** Start SOURCE DATA **

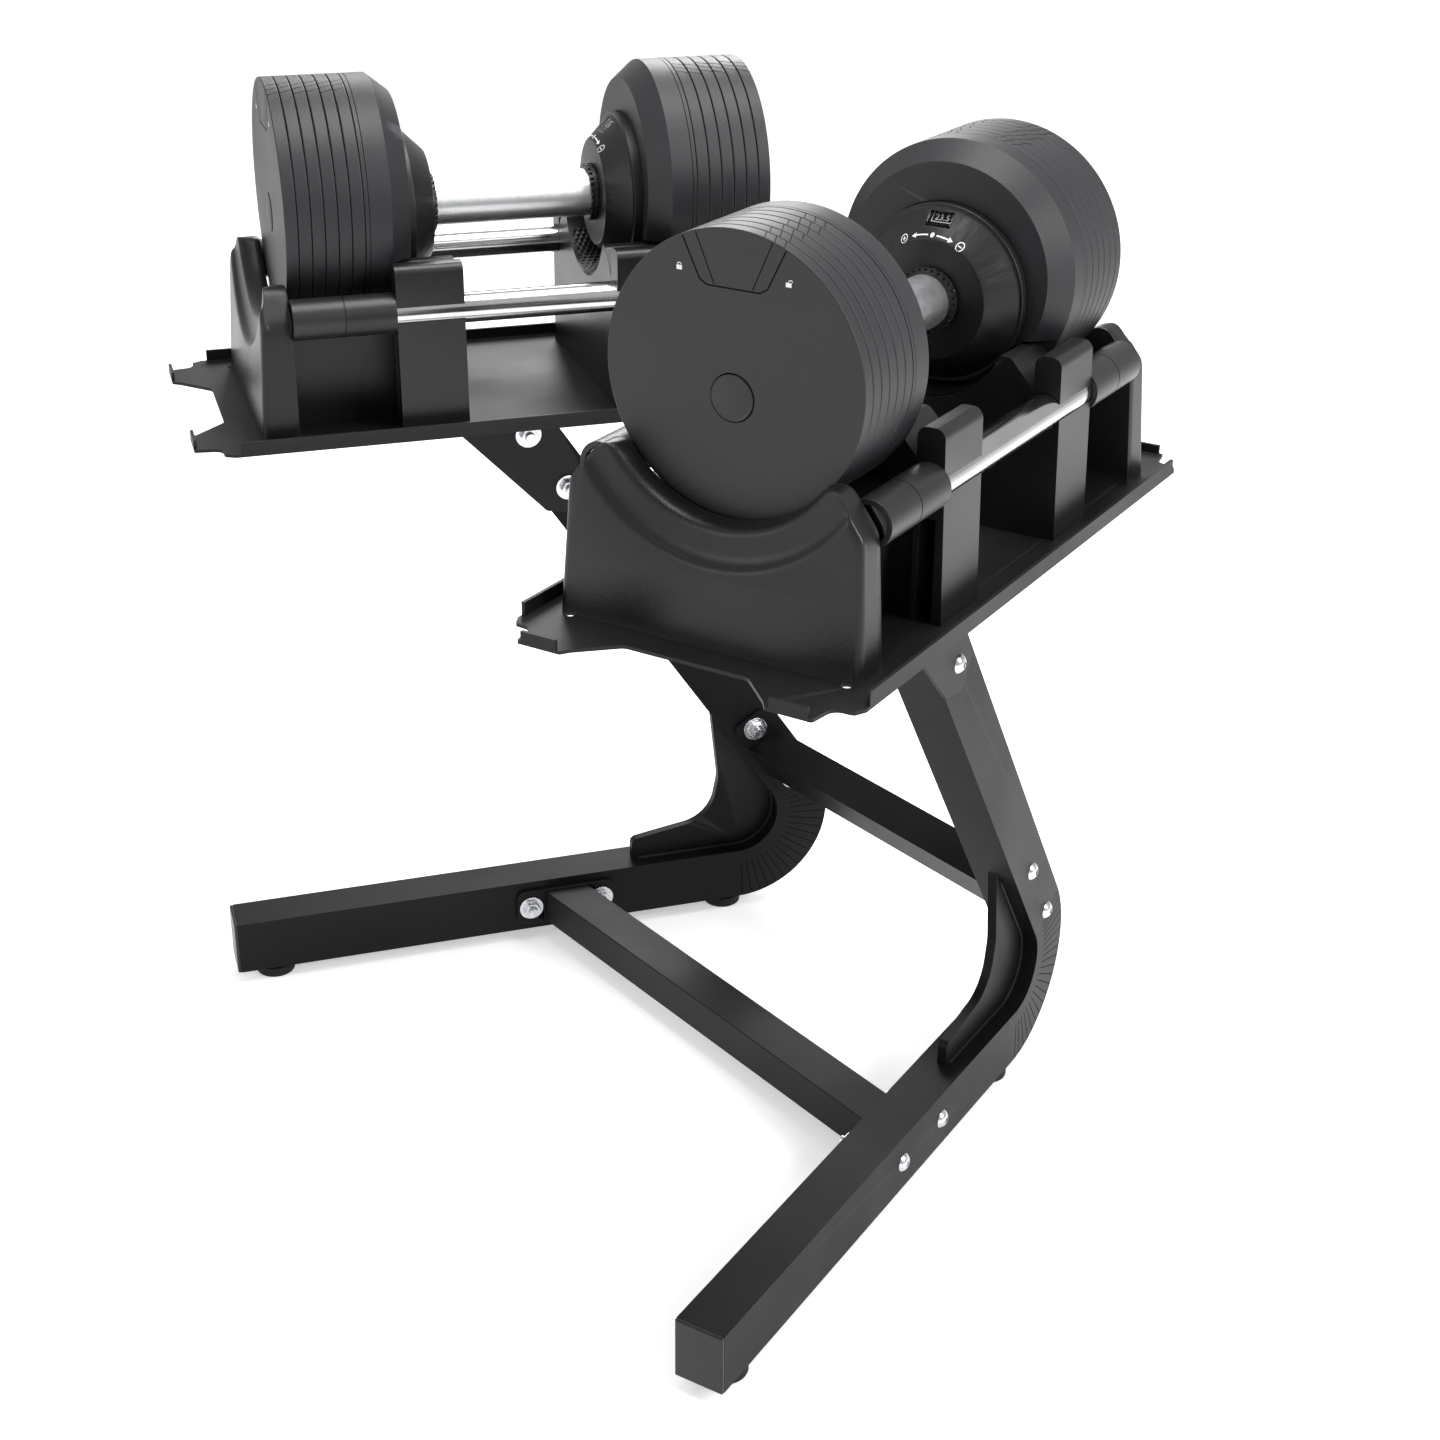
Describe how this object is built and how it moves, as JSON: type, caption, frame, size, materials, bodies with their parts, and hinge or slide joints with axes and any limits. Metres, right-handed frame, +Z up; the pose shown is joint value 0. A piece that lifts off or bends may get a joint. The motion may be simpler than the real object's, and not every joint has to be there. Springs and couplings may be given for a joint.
{
  "type": "adjustable dumbbell set on stand",
  "caption": "Twist-handle adjustable dumbbells in moulded cradles on trays of a splayed tube floor stand, with handles, selector shafts and discs as separate pieces.",
  "frame": {"origin": "floor point under the middle of the stand", "axes": "+Z up, -Y is the open front of the stand, +X to the right-hand tray seen from behind"},
  "size_m": [0.8446, 0.5776, 0.7935],
  "materials": {
    "black_powder_coat": "fine matte",
    "black_plastic": "fine grain",
    "black_rubber": "matte",
    "zinc_steel": "bright zinc",
    "chrome_rod": "mirror",
    "dark_cast_iron": "fine painted texture",
    "satin_aluminium": "satin",
    "bright_steel": "turned",
    "grey_plastic": "matte",
    "clear_window": "clear"
  },
  "bodies": {
    "stand": {"crossbar_bolts": "zinc_steel", "crossbar_nuts": "zinc_steel", "leg_end_caps": "black_plastic", "lower_crossbar": "black_powder_coat", "rubber_feet": "black_rubber", "tray_bolts": "zinc_steel", "tray_nuts": "zinc_steel", "upper_crossbar": "black_powder_coat", "left_leg": "black_powder_coat", "left_gusset": "black_powder_coat", "left_tray_bracket": "black_powder_coat", "left_tray": "black_powder_coat", "left_front_saddle": "black_plastic", "left_rear_saddle": "black_plastic", "left_front_post": "black_plastic", "left_rear_post": "black_plastic", "left_rod_collars": "black_plastic", "left_cradle_rods": "chrome_rod", "right_leg": "black_powder_coat", "right_gusset": "black_powder_coat", "right_tray_bracket": "black_powder_coat", "right_tray": "black_powder_coat", "right_front_saddle": "black_plastic", "right_rear_saddle": "black_plastic", "right_front_post": "black_plastic", "right_rear_post": "black_plastic", "right_rod_collars": "black_plastic", "right_cradle_rods": "chrome_rod"},
    "left_dumbbell": {"left_front_plates": "dark_cast_iron", "left_rear_plates": "dark_cast_iron", "left_front_head": "dark_cast_iron", "left_rear_head": "dark_cast_iron", "left_front_hub": "black_plastic", "left_rear_hub": "black_plastic", "left_window_lens": "clear_window", "left_end_badges": "black_plastic"},
    "left_handle": {"left_grip": "satin_aluminium", "left_toothed_rings": "black_plastic", "left_drive_nuts": "bright_steel", "left_display_ring": "grey_plastic"},
    "left_front_selector": {"left_front_shaft": "bright_steel"},
    "left_rear_selector": {"left_rear_shaft": "bright_steel"},
    "right_dumbbell": {"right_front_plates": "dark_cast_iron", "right_rear_plates": "dark_cast_iron", "right_front_head": "dark_cast_iron", "right_rear_head": "dark_cast_iron", "right_front_hub": "black_plastic", "right_rear_hub": "black_plastic", "right_window_lens": "clear_window", "right_end_badges": "black_plastic"},
    "right_handle": {"right_grip": "satin_aluminium", "right_toothed_rings": "black_plastic", "right_drive_nuts": "bright_steel", "right_display_ring": "grey_plastic"},
    "right_front_selector": {"right_front_shaft": "bright_steel"},
    "right_rear_selector": {"right_rear_shaft": "bright_steel"}
  },
  "joints": [
    {"name": "left_dumbbell_lift", "type": "slide", "parent": "stand", "child": "left_dumbbell", "axis": [0, 0, 1], "range_m": [0, 0.3]},
    {"name": "left_handle_turn", "type": "hinge", "parent": "left_dumbbell", "child": "left_handle", "pos_m": [-0.22175, 0, 0.692], "axis": [-0.3502, -0.9367, 0], "range_deg": [-192, 120]},
    {"name": "left_front_selector_feed", "type": "slide", "parent": "left_dumbbell", "child": "left_front_selector", "axis": [-0.3502, -0.9367, 0], "range_m": [-0.037, 0.0232]},
    {"name": "left_rear_selector_feed", "type": "slide", "parent": "left_dumbbell", "child": "left_rear_selector", "axis": [0.3502, 0.9367, 0], "range_m": [-0.037, 0.0232]},
    {"name": "right_dumbbell_lift", "type": "slide", "parent": "stand", "child": "right_dumbbell", "axis": [0, 0, 1], "range_m": [0, 0.3]},
    {"name": "right_handle_turn", "type": "hinge", "parent": "right_dumbbell", "child": "right_handle", "pos_m": [0.22175, 0, 0.692], "axis": [0.3502, -0.9367, 0], "range_deg": [-192, 120]},
    {"name": "right_front_selector_feed", "type": "slide", "parent": "right_dumbbell", "child": "right_front_selector", "axis": [0.3502, -0.9367, 0], "range_m": [-0.037, 0.0232]},
    {"name": "right_rear_selector_feed", "type": "slide", "parent": "right_dumbbell", "child": "right_rear_selector", "axis": [-0.3502, 0.9367, 0], "range_m": [-0.037, 0.0232]}
  ],
  "couplings": [
    {"joint": "left_front_selector_feed", "follows": "left_handle_turn", "m_per_rad": 0.011018},
    {"joint": "left_rear_selector_feed", "follows": "left_handle_turn", "m_per_rad": 0.011018},
    {"joint": "right_front_selector_feed", "follows": "right_handle_turn", "m_per_rad": 0.011018},
    {"joint": "right_rear_selector_feed", "follows": "right_handle_turn", "m_per_rad": 0.011018}
  ]
}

** End SOURCE DATA **

◆ TO DO ◆
Copy out the data shown above without altering anything.

◆ RESULT OF THIS TASK ◆
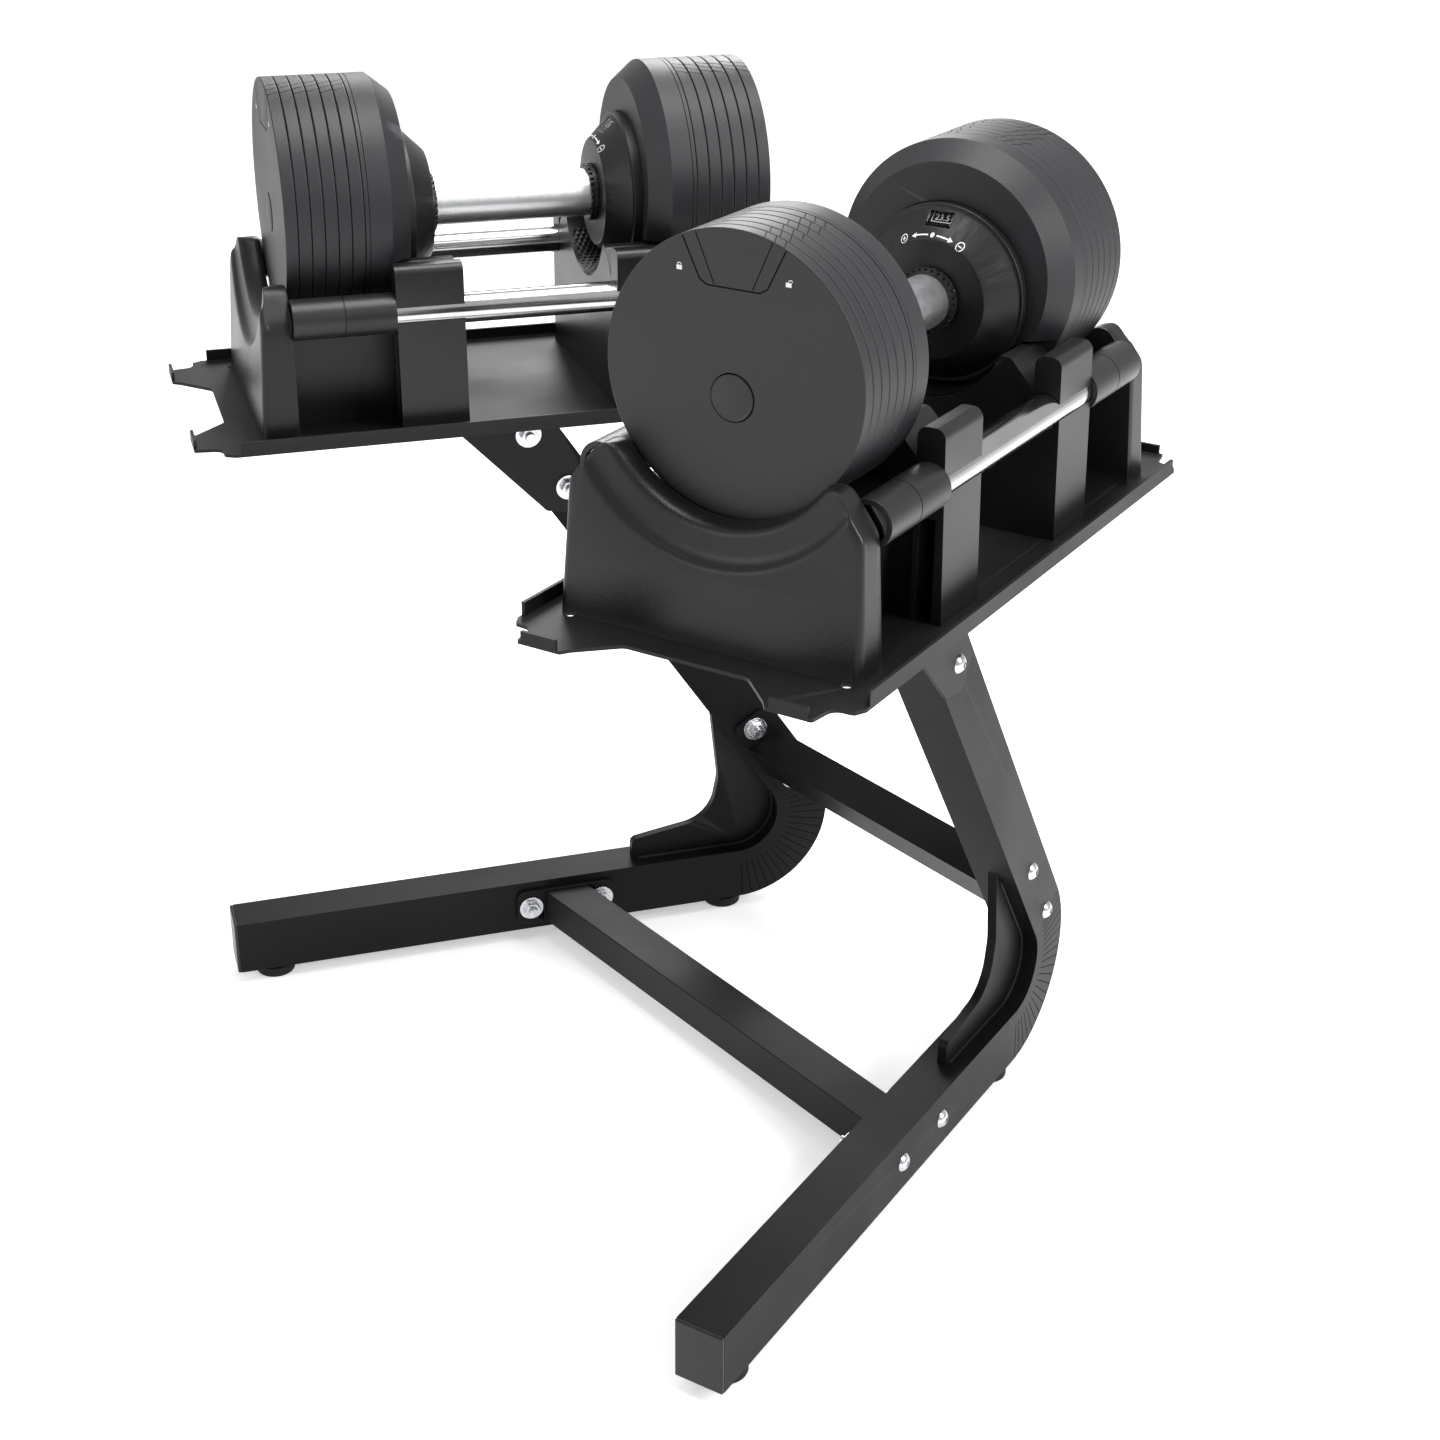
Describe how this object is built and how it moves, as JSON: type, caption, frame, size, materials, bodies with their parts, and hinge or slide joints with axes and any limits. Metres, right-handed frame, +Z up; the pose shown is joint value 0. A piece that lifts off or bends may get a joint. The motion may be simpler than the real object's, and not every joint has to be there. Springs and couplings may be given for a joint.
{
  "type": "adjustable dumbbell set on stand",
  "caption": "Twist-handle adjustable dumbbells in moulded cradles on trays of a splayed tube floor stand, with handles, selector shafts and discs as separate pieces.",
  "frame": {"origin": "floor point under the middle of the stand", "axes": "+Z up, -Y is the open front of the stand, +X to the right-hand tray seen from behind"},
  "size_m": [0.8446, 0.5776, 0.7935],
  "materials": {
    "black_powder_coat": "fine matte",
    "black_plastic": "fine grain",
    "black_rubber": "matte",
    "zinc_steel": "bright zinc",
    "chrome_rod": "mirror",
    "dark_cast_iron": "fine painted texture",
    "satin_aluminium": "satin",
    "bright_steel": "turned",
    "grey_plastic": "matte",
    "clear_window": "clear"
  },
  "bodies": {
    "stand": {"crossbar_bolts": "zinc_steel", "crossbar_nuts": "zinc_steel", "leg_end_caps": "black_plastic", "lower_crossbar": "black_powder_coat", "rubber_feet": "black_rubber", "tray_bolts": "zinc_steel", "tray_nuts": "zinc_steel", "upper_crossbar": "black_powder_coat", "left_leg": "black_powder_coat", "left_gusset": "black_powder_coat", "left_tray_bracket": "black_powder_coat", "left_tray": "black_powder_coat", "left_front_saddle": "black_plastic", "left_rear_saddle": "black_plastic", "left_front_post": "black_plastic", "left_rear_post": "black_plastic", "left_rod_collars": "black_plastic", "left_cradle_rods": "chrome_rod", "right_leg": "black_powder_coat", "right_gusset": "black_powder_coat", "right_tray_bracket": "black_powder_coat", "right_tray": "black_powder_coat", "right_front_saddle": "black_plastic", "right_rear_saddle": "black_plastic", "right_front_post": "black_plastic", "right_rear_post": "black_plastic", "right_rod_collars": "black_plastic", "right_cradle_rods": "chrome_rod"},
    "left_dumbbell": {"left_front_plates": "dark_cast_iron", "left_rear_plates": "dark_cast_iron", "left_front_head": "dark_cast_iron", "left_rear_head": "dark_cast_iron", "left_front_hub": "black_plastic", "left_rear_hub": "black_plastic", "left_window_lens": "clear_window", "left_end_badges": "black_plastic"},
    "left_handle": {"left_grip": "satin_aluminium", "left_toothed_rings": "black_plastic", "left_drive_nuts": "bright_steel", "left_display_ring": "grey_plastic"},
    "left_front_selector": {"left_front_shaft": "bright_steel"},
    "left_rear_selector": {"left_rear_shaft": "bright_steel"},
    "right_dumbbell": {"right_front_plates": "dark_cast_iron", "right_rear_plates": "dark_cast_iron", "right_front_head": "dark_cast_iron", "right_rear_head": "dark_cast_iron", "right_front_hub": "black_plastic", "right_rear_hub": "black_plastic", "right_window_lens": "clear_window", "right_end_badges": "black_plastic"},
    "right_handle": {"right_grip": "satin_aluminium", "right_toothed_rings": "black_plastic", "right_drive_nuts": "bright_steel", "right_display_ring": "grey_plastic"},
    "right_front_selector": {"right_front_shaft": "bright_steel"},
    "right_rear_selector": {"right_rear_shaft": "bright_steel"}
  },
  "joints": [
    {"name": "left_dumbbell_lift", "type": "slide", "parent": "stand", "child": "left_dumbbell", "axis": [0, 0, 1], "range_m": [0, 0.3]},
    {"name": "left_handle_turn", "type": "hinge", "parent": "left_dumbbell", "child": "left_handle", "pos_m": [-0.22175, 0, 0.692], "axis": [-0.3502, -0.9367, 0], "range_deg": [-192, 120]},
    {"name": "left_front_selector_feed", "type": "slide", "parent": "left_dumbbell", "child": "left_front_selector", "axis": [-0.3502, -0.9367, 0], "range_m": [-0.037, 0.0232]},
    {"name": "left_rear_selector_feed", "type": "slide", "parent": "left_dumbbell", "child": "left_rear_selector", "axis": [0.3502, 0.9367, 0], "range_m": [-0.037, 0.0232]},
    {"name": "right_dumbbell_lift", "type": "slide", "parent": "stand", "child": "right_dumbbell", "axis": [0, 0, 1], "range_m": [0, 0.3]},
    {"name": "right_handle_turn", "type": "hinge", "parent": "right_dumbbell", "child": "right_handle", "pos_m": [0.22175, 0, 0.692], "axis": [0.3502, -0.9367, 0], "range_deg": [-192, 120]},
    {"name": "right_front_selector_feed", "type": "slide", "parent": "right_dumbbell", "child": "right_front_selector", "axis": [0.3502, -0.9367, 0], "range_m": [-0.037, 0.0232]},
    {"name": "right_rear_selector_feed", "type": "slide", "parent": "right_dumbbell", "child": "right_rear_selector", "axis": [-0.3502, 0.9367, 0], "range_m": [-0.037, 0.0232]}
  ],
  "couplings": [
    {"joint": "left_front_selector_feed", "follows": "left_handle_turn", "m_per_rad": 0.011018},
    {"joint": "left_rear_selector_feed", "follows": "left_handle_turn", "m_per_rad": 0.011018},
    {"joint": "right_front_selector_feed", "follows": "right_handle_turn", "m_per_rad": 0.011018},
    {"joint": "right_rear_selector_feed", "follows": "right_handle_turn", "m_per_rad": 0.011018}
  ]
}